— Your goal —
Collect all lines below with the string "scene".

— Data shown —
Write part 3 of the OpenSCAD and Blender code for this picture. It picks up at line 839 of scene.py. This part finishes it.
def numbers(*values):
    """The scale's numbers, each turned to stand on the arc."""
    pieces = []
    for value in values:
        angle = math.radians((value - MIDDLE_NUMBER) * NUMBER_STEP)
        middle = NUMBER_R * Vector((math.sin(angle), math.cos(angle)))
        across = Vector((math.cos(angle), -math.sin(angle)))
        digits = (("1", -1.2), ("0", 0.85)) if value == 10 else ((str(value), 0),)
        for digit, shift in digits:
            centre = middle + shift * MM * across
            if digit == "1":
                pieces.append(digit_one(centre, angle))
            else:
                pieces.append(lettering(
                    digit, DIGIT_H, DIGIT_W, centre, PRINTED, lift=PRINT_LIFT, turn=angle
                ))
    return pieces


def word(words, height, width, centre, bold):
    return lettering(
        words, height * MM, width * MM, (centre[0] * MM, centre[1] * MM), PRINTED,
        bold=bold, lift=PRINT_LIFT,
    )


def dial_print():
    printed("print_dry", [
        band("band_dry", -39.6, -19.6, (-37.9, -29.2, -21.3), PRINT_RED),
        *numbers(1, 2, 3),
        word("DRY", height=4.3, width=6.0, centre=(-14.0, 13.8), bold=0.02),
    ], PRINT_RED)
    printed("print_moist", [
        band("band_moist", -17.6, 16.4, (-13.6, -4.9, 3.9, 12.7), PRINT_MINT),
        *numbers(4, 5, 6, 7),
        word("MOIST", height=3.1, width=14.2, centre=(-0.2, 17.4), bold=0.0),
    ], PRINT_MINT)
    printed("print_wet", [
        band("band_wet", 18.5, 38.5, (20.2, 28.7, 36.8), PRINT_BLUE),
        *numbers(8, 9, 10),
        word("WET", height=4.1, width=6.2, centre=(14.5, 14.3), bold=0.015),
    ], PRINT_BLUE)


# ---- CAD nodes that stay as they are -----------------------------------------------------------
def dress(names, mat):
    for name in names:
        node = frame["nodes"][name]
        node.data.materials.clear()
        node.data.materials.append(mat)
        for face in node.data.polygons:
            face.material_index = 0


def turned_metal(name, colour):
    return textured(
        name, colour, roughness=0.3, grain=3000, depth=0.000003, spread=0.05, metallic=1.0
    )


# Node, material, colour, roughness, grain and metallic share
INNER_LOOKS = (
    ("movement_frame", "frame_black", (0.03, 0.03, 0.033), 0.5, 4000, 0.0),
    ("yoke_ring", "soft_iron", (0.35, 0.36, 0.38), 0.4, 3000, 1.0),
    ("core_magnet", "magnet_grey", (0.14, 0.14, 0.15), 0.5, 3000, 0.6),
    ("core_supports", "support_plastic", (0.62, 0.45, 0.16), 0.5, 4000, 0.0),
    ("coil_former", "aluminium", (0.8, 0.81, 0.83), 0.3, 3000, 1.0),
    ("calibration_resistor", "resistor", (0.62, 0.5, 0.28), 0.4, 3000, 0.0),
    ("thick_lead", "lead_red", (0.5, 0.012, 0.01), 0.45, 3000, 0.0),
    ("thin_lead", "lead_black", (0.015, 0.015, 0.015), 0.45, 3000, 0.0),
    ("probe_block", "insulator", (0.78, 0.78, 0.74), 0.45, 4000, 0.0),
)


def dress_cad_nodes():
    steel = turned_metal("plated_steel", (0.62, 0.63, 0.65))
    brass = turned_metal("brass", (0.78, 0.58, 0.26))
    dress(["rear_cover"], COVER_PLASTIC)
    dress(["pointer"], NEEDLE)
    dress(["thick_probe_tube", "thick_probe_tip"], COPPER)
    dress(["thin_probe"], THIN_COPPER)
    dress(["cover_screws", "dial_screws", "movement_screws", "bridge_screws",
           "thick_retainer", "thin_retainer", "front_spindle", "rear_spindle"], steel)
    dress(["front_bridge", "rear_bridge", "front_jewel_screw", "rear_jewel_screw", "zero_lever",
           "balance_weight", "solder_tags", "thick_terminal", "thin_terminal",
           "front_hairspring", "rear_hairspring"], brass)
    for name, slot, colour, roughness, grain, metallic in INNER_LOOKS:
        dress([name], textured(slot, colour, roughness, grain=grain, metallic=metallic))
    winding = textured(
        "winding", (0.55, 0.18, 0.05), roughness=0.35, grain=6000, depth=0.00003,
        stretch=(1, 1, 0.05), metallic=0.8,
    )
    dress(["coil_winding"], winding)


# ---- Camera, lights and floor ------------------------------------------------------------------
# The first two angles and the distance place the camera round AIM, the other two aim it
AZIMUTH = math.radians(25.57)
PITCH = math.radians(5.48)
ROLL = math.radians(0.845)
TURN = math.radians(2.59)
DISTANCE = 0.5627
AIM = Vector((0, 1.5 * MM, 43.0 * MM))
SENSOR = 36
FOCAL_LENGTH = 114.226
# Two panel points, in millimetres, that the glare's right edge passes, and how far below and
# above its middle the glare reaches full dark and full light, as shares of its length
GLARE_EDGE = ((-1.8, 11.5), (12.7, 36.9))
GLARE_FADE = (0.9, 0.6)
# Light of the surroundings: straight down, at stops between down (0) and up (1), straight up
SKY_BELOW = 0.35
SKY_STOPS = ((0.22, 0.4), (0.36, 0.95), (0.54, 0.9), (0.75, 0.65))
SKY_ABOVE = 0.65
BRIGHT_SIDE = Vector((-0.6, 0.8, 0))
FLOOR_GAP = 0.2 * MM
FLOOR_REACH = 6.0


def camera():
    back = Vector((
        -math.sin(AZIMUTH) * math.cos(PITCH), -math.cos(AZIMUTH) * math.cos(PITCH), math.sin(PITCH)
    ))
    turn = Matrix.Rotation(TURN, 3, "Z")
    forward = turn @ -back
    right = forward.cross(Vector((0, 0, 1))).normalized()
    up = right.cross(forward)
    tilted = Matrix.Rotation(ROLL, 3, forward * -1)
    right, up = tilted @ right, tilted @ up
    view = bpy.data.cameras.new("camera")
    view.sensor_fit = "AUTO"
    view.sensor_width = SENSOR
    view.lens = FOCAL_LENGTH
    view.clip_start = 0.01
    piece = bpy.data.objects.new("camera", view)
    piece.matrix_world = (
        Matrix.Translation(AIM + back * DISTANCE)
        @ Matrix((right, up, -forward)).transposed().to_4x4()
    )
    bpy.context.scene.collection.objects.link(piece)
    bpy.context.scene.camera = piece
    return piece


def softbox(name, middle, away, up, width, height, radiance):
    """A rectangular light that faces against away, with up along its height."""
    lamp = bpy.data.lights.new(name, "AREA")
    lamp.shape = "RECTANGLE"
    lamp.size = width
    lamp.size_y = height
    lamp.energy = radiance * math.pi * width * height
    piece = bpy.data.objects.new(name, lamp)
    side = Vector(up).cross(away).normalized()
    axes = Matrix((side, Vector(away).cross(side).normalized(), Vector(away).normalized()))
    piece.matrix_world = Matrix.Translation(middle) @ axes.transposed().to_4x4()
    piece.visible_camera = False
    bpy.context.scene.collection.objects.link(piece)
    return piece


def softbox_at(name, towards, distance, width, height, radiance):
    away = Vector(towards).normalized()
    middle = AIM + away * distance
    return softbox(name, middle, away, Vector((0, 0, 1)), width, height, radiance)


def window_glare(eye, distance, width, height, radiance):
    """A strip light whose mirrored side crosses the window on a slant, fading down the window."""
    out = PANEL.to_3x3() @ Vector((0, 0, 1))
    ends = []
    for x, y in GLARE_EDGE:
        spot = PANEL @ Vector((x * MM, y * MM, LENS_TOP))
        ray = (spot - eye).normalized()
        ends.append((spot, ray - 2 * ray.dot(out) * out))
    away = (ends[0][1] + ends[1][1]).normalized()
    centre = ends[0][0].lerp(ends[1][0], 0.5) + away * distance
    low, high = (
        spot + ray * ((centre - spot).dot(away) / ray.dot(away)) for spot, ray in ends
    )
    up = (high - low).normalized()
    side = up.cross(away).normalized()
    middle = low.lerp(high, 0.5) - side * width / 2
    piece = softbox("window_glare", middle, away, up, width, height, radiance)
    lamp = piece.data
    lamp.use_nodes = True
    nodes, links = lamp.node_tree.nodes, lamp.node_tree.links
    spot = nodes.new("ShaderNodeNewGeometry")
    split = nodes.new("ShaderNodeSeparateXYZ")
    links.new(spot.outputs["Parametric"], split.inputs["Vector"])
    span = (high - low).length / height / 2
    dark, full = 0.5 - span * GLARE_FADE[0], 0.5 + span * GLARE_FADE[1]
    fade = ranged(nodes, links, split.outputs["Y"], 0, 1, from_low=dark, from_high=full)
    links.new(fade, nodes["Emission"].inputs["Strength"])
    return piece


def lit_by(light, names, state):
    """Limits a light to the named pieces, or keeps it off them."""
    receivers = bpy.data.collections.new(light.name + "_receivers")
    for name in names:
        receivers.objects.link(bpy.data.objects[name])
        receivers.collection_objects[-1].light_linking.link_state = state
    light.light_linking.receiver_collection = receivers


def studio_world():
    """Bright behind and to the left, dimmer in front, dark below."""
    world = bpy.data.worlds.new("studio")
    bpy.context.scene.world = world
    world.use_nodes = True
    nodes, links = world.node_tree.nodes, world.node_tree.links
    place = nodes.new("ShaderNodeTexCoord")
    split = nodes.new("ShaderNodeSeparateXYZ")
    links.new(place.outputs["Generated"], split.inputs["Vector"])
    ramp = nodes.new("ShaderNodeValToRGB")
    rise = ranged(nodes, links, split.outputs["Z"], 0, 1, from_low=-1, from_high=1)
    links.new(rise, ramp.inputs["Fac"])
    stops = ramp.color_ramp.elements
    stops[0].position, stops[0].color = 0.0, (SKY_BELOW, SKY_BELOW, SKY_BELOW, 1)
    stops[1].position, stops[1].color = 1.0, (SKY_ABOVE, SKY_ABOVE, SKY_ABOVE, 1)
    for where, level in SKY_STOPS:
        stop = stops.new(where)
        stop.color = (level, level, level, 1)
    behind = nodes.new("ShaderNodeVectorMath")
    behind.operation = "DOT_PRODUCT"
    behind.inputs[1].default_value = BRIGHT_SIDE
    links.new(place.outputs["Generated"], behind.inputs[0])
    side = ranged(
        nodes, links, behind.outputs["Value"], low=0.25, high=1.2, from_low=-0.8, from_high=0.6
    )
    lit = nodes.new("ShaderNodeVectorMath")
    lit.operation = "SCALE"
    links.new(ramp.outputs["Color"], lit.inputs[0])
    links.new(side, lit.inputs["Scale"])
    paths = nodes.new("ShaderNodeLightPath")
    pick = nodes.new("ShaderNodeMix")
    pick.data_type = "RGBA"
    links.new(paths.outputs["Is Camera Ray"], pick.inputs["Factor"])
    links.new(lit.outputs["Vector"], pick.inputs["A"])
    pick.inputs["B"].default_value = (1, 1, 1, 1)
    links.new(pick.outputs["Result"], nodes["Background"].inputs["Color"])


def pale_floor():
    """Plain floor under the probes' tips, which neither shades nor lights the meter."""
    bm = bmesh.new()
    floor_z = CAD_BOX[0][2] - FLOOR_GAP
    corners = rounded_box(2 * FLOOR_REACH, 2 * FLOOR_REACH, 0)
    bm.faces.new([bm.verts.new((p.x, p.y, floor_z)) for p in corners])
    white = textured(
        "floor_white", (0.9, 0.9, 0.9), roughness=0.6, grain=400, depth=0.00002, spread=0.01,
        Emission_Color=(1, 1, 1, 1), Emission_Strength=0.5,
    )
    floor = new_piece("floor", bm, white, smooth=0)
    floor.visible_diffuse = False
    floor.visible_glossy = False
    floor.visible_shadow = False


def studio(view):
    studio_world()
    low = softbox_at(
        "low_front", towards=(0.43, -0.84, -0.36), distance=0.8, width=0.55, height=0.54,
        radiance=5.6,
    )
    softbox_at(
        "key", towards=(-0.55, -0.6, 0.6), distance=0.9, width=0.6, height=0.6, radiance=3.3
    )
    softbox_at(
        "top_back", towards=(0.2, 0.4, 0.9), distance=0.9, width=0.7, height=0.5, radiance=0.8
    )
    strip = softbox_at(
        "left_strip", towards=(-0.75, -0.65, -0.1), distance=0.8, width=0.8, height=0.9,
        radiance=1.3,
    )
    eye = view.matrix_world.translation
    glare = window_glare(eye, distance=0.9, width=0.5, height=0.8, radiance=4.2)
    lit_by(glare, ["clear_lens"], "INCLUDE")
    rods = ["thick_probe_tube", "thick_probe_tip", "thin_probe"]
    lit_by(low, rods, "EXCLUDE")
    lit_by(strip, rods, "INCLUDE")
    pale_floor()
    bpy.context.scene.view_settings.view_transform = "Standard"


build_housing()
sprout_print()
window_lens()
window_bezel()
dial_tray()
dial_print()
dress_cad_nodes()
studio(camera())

— Output below —
Write part 3 of the OpenSCAD and Blender code for this picture. It picks up at line 839 of scene.py. This part finishes it.
    bpy.context.scene.collection.objects.link(piece)
    bpy.context.scene.camera = piece
    bpy.context.scene.collection.objects.link(piece)
    bpy.context.scene.world = world
    bpy.context.scene.view_settings.view_transform = "Standard"